→ **Exercise prompt**
Start at the line containing "station = start" and stop at the line containing "before = set(bpy.data.objects)"; copy those lines exactly, both ends included, and no others.

[start of Source excerpt]

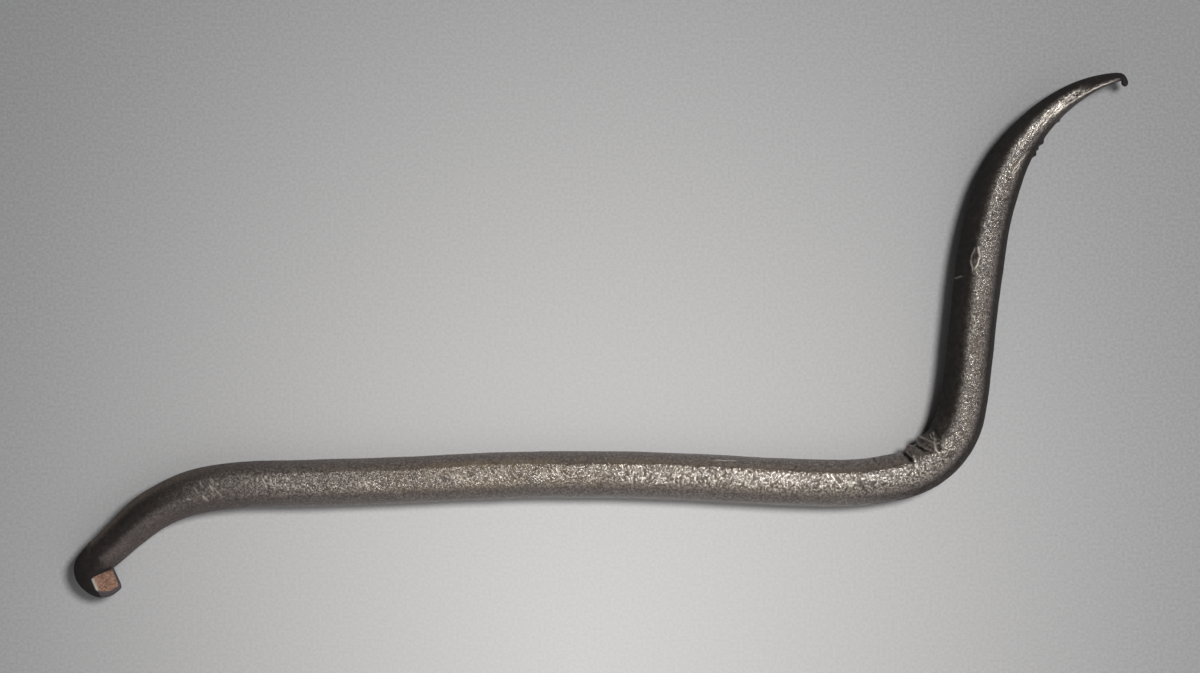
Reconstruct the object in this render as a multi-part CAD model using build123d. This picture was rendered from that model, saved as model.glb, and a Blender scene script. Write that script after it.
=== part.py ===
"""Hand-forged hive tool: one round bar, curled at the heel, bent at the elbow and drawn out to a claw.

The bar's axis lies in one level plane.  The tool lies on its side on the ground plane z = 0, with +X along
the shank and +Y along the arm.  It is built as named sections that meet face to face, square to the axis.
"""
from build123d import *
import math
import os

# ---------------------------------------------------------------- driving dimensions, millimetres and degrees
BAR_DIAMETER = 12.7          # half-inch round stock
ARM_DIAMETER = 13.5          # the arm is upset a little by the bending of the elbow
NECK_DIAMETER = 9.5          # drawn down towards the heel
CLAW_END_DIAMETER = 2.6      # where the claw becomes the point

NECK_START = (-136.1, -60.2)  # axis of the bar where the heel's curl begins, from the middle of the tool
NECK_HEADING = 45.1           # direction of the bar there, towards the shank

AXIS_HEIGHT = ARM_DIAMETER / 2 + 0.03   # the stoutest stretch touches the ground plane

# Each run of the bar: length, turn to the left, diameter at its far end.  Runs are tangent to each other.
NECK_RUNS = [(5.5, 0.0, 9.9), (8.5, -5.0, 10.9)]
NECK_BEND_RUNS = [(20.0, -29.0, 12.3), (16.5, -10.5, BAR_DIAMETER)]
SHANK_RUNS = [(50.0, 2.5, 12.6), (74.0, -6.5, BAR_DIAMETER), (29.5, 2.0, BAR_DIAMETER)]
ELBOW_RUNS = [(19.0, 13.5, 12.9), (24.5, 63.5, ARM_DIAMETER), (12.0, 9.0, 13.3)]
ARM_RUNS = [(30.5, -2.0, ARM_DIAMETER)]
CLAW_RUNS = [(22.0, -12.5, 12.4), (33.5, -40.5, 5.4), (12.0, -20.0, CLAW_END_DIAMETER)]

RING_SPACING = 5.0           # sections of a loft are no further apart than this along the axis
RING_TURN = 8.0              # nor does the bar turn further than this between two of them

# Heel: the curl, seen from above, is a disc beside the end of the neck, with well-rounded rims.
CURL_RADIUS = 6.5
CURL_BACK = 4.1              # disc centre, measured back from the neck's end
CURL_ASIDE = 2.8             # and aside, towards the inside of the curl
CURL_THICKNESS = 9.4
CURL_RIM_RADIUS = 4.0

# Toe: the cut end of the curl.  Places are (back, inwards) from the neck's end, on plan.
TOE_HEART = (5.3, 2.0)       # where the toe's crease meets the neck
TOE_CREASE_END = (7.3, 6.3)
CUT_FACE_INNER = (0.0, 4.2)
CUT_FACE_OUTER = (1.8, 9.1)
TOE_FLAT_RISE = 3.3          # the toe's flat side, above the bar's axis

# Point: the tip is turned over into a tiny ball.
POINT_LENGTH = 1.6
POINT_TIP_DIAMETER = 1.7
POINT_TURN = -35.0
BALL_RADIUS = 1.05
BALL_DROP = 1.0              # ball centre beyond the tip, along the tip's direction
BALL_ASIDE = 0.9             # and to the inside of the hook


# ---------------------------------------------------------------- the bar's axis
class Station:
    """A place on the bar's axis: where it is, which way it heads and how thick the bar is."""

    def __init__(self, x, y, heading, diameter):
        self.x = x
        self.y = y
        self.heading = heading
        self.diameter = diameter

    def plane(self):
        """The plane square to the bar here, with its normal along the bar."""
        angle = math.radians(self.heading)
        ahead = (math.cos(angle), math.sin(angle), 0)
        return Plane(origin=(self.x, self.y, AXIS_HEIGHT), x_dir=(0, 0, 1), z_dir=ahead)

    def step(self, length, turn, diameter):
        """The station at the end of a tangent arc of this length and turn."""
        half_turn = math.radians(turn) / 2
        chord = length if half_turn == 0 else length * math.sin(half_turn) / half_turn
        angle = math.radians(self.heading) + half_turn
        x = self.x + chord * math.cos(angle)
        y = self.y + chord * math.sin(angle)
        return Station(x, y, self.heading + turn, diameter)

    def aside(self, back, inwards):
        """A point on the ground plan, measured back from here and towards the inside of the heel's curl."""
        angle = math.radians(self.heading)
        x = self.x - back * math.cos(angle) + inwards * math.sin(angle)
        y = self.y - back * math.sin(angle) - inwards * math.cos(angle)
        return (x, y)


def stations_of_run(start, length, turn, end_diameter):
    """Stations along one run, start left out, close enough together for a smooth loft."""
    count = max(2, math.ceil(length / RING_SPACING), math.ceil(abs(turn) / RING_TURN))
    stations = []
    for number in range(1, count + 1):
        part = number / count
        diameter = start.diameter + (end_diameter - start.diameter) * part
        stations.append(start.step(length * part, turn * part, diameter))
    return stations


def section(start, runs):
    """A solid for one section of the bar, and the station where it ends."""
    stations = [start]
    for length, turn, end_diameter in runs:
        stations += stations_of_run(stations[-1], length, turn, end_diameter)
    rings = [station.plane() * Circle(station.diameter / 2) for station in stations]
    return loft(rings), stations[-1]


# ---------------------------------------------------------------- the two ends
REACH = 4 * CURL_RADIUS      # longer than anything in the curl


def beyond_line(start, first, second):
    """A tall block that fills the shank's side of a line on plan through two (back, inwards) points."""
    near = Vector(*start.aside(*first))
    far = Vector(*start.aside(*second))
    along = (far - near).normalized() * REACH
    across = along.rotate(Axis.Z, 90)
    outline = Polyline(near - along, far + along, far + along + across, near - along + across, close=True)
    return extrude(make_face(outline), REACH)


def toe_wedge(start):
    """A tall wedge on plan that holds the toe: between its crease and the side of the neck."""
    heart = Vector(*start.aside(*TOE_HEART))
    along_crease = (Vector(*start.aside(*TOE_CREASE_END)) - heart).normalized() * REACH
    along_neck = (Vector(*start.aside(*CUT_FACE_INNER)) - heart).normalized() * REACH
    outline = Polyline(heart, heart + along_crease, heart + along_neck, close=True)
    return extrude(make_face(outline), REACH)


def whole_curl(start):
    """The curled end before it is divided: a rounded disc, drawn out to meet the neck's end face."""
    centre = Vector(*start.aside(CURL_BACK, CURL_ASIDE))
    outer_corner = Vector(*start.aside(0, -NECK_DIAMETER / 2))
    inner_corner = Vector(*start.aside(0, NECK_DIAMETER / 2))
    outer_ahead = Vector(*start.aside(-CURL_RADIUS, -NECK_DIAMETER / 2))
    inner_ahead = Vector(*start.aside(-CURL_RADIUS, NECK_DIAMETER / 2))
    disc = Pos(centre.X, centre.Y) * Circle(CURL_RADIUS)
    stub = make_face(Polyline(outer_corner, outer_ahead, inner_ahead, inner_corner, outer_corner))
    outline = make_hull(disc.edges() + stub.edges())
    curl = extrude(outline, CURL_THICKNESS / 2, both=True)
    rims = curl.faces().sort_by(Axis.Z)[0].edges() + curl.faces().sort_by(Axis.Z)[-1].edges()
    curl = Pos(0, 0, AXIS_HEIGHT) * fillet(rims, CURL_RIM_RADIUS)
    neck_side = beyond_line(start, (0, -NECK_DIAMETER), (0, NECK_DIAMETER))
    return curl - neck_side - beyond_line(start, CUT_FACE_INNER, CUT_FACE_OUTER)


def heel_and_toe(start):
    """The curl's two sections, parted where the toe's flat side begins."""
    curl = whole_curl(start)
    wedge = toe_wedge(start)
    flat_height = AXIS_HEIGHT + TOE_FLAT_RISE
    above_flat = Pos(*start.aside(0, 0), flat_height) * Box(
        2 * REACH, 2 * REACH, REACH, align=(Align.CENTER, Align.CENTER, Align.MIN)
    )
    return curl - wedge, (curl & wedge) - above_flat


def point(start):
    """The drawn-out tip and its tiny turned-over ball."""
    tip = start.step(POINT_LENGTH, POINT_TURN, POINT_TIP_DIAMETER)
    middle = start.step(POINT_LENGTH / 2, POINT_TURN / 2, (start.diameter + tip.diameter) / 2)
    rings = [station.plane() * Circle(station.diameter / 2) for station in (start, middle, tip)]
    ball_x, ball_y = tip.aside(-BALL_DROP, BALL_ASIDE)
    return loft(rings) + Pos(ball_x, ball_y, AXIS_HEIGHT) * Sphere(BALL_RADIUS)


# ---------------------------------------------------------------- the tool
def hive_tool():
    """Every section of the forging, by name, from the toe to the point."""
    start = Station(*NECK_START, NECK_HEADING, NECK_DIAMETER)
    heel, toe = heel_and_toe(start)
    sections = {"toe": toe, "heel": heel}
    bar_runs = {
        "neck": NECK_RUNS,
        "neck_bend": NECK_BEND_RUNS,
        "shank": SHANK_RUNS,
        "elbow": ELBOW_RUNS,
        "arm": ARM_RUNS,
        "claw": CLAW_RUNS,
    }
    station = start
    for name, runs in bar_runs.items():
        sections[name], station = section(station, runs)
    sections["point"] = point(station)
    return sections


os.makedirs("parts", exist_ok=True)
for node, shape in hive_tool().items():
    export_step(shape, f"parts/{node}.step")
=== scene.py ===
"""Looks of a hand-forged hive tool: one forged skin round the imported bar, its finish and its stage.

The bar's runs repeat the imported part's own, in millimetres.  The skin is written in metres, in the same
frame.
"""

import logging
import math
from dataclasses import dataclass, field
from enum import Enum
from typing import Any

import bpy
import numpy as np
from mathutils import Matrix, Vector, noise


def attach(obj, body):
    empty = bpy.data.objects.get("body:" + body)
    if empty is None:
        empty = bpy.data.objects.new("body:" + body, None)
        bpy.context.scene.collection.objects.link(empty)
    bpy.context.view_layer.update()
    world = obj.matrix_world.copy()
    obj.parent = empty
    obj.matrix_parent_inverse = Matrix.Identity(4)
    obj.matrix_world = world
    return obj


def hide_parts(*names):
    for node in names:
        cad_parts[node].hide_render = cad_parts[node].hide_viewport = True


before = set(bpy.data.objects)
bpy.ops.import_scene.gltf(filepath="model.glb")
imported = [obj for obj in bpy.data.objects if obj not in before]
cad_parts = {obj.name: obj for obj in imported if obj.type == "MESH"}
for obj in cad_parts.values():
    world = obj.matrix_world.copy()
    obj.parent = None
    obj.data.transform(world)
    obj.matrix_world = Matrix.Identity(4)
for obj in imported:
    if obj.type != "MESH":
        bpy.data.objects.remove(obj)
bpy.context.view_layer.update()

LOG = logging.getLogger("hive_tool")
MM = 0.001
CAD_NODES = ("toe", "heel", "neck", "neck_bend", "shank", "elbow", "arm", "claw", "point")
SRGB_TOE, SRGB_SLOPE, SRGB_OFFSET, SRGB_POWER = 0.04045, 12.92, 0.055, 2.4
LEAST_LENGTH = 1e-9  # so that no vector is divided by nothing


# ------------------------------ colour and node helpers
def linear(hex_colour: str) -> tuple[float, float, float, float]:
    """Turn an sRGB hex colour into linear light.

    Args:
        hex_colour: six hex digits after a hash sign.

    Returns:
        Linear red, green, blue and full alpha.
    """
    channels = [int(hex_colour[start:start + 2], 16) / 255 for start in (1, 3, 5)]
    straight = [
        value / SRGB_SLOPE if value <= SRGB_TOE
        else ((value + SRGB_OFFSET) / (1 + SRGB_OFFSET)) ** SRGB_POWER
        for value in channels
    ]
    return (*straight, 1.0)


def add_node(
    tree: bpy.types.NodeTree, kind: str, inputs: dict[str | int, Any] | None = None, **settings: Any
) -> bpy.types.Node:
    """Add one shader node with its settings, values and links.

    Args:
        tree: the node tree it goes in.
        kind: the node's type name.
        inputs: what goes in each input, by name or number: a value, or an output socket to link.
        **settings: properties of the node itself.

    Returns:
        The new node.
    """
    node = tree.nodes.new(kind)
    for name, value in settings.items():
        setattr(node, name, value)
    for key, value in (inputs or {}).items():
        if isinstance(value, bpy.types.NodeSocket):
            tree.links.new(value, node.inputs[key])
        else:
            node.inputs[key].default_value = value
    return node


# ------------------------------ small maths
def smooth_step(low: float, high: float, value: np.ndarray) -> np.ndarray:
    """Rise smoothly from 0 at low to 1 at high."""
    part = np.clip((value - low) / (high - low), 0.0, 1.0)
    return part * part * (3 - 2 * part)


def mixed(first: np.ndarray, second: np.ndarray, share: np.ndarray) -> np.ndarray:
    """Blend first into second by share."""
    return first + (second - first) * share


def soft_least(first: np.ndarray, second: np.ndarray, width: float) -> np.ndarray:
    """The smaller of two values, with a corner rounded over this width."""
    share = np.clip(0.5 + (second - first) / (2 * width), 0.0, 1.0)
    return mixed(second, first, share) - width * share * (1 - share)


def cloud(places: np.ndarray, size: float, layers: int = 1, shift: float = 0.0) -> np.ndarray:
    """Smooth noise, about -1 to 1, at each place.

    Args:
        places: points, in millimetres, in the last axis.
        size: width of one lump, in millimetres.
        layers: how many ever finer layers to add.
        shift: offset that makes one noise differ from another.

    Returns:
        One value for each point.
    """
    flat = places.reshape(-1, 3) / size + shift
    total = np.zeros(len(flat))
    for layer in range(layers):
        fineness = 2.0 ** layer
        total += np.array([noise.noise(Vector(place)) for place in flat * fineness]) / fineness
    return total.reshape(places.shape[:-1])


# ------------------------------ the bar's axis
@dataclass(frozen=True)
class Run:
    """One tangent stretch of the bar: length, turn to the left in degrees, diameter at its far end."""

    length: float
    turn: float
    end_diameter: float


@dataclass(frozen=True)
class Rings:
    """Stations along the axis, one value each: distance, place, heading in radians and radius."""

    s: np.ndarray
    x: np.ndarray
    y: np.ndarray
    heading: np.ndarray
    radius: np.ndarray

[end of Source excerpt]

→ **Answer to the exercise**
    station = start
    for name, runs in bar_runs.items():
        sections[name], station = section(station, runs)
    sections["point"] = point(station)
    return sections


os.makedirs("parts", exist_ok=True)
for node, shape in hive_tool().items():
    export_step(shape, f"parts/{node}.step")
=== scene.py ===
"""Looks of a hand-forged hive tool: one forged skin round the imported bar, its finish and its stage.

The bar's runs repeat the imported part's own, in millimetres.  The skin is written in metres, in the same
frame.
"""

import logging
import math
from dataclasses import dataclass, field
from enum import Enum
from typing import Any

import bpy
import numpy as np
from mathutils import Matrix, Vector, noise


def attach(obj, body):
    empty = bpy.data.objects.get("body:" + body)
    if empty is None:
        empty = bpy.data.objects.new("body:" + body, None)
        bpy.context.scene.collection.objects.link(empty)
    bpy.context.view_layer.update()
    world = obj.matrix_world.copy()
    obj.parent = empty
    obj.matrix_parent_inverse = Matrix.Identity(4)
    obj.matrix_world = world
    return obj


def hide_parts(*names):
    for node in names:
        cad_parts[node].hide_render = cad_parts[node].hide_viewport = True


before = set(bpy.data.objects)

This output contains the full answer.